The cheeses were, as expected, exemplary and served with the lightest and bestest ever house-made lavosh I have ever come across. If Colin ever takes the Luke Mangan route and touts a whole bunch of stuff for people to take home, this is one thing he should consider selling… in addition to jars of pickled pig snouts.

The penultimate course was a prune puree, Armagnac cream, and hot ginger crumble. It’s a damn shame the cold months are over as I’ll be madly trying to replicate this crunchiest crumble ever recipe next winter, although the waiter hinted that Demerara sugar was used. Brilliant!

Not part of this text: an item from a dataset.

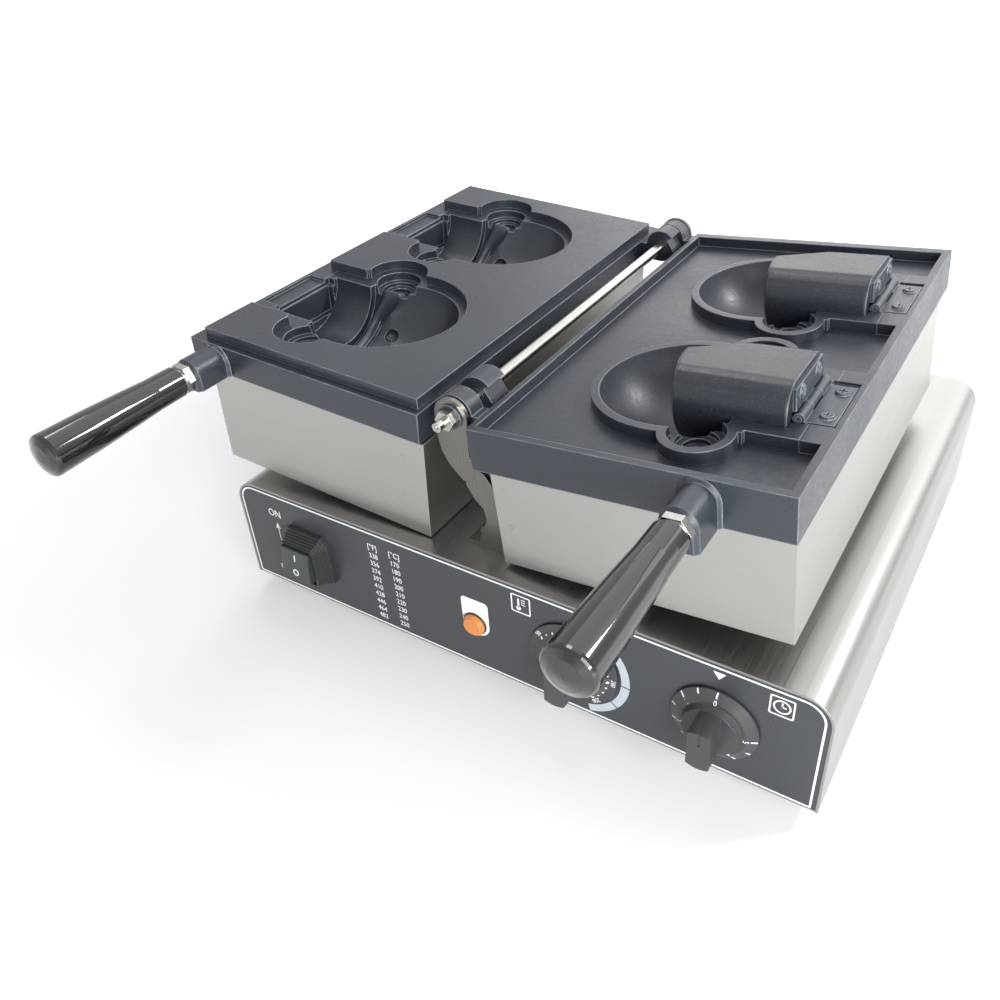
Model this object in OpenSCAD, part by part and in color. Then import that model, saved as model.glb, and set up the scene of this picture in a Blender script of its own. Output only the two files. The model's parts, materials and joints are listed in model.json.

I barely had the room to manage the last course. Alas, it wasn’t the ‘4’s’ Chocolate Snickers, but chocolate and beetroot; a chocolate delice on a beetroot sauce, beetroot cubes, beetroot and ginger sorbet, chocolate tuile and a fine dusting of cocoa… I think I managed to remember everything. Sometimes you can come across some pretty naff pairings of beetroot and chocolate, but this hit the mark. The best example I have tasted of how and why these two ingredients can work so well together, in addition to the other things like the contrasting textures – crunchy tuile versus soft delice and the heat from the ginger against a cold sorbet.

Some Cointreau and chocolate truffles with a well made short black managed to find the last of the vacant room in my tummy, to round out what was a most exceptional and memorable experience.

As much as I don’t like eating alone and some will argue that you do not need good friends to enjoy good food, I am yet to agree. Sharing in conversation and sharing the experience are just as much, especially when it’s this good. Let’s hope I can rid myself of this self-effacing, oh-woe-is-me attitude so I can continue to discover Sydney’s other delights when I am again on my lonesome. I also hope Four in Hand hasn’t set the bar too high.

Four in Hand
105 Sutherland St, Paddington 2021
(03) 9362 1999
http://www.fourinhand.com.au/

Good For: Convincing staunch Melburnians that the Sydney food scene is smoking
Not Good For: Nothing, really. It was all too good.